Brian Widdis (b. 1969, USA) began his professional work in 1995 doing commercial photography in Lansing and Grand Rapids, Michigan. In 2001, he relocated to Detroit and began doing editorial work. In 2009, Brian photographed the ritual of collecting the daily mail as part of the series ‘Delivery’. Since 2007, he has been photographing his home life and his experience being a dad for a project titled ‘The Home Front’. Brian is also working with fellow Detroit photographer Romain Blanquart about the city of Detroit called ‘Can’t Forget the Motor City’. His work has been published in Rolling Stone, Time, The Guardian, The New York Times, Education Week and NPR. Brian lives with his family in Detroit.

About the Photograph:

“This photograph is part of my project – ‘The Passion of St. James’. In 2006, my elementary school in Grand Rapids, Michigan closed. Before they closed, I made a final visit to see how my memory compared to its last days as a Catholic grade school. Squinting through the viewfinder, I was reassured by things familiar to me – unchanged classrooms and the sunken gymnasium with the same 1970‘s blue and gold carpet that I remembered.
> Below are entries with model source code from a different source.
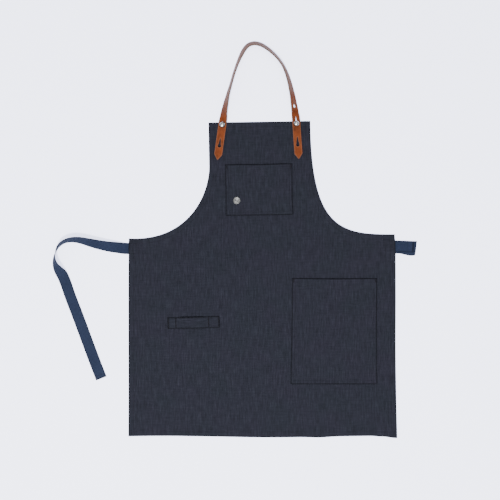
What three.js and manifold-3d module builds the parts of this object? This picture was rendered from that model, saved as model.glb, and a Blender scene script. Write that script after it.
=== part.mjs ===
// A bib apron in dark denim, laid flat and face up: body panel, patch pockets, towel loop, leather neck
// strap buttoned on two ball studs, and two tape ties. Millimetres, +X to the apron's left-hand side as
// seen from above, +Y towards the bib, +Z up. The origin is on the surface it lies on, midway between
// the ties.
import * as THREE from 'three';
import { mergeVertices } from 'three/addons/utils/BufferGeometryUtils.js';
import Module from 'manifold-3d';

const wasm = await Module();
wasm.setup();

// Cloth
const cloth = 1.0;               // one layer of the body cloth
const hemWidth = 14;
const hemThickness = 2.4;        // a double-folded edge
const gap = 0.3;                 // left between pieces that touch

// Body panel, half widths and heights above the tie line
const hemHalfWidth = 312.5;
const sideTaper = 2;              // narrower at the waist, each side
const waistHalfWidth = hemHalfWidth - sideTaper;
const bibHalfWidth = 117.6;
const hemY = -438.5;
const waistCornerY = 28.3;
const bibTopY = 296.4;
const armholeTopY = bibTopY - 45.4;
const armholeLow = { x: bibHalfWidth + 43.4, y: waistCornerY - 4.3 };    // control points of its curve
const armholeHigh = { x: bibHalfWidth - 0.6, y: waistCornerY + 77.7 };
const foldY = 17;                // the crease between bib and skirt
const layAngle = THREE.MathUtils.degToRad(0.9);  // the bib lies a little askew on the skirt
const layPivotY = -130;
const facingWidth = 14;
const facingThickness = 1.1;
const facingEnd = bibHalfWidth + 92.4;           // half width where the armhole facings run out

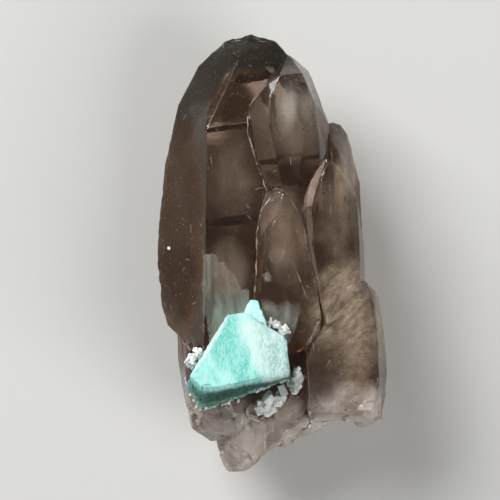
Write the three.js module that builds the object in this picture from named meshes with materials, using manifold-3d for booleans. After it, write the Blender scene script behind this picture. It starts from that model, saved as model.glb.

Also reassuring was the unfamiliar – a new media center with computers and new textbooks told of a school changing, as of course they must. St. James was the site of many milestones for me – my first crush and my first Communion. My personal history at the school was confirmed by a library book – a biography of baseball player Roberto Clemente that I remember checking out, still bore the deliberate cursive ‘Brian W.’ some 30 years later.”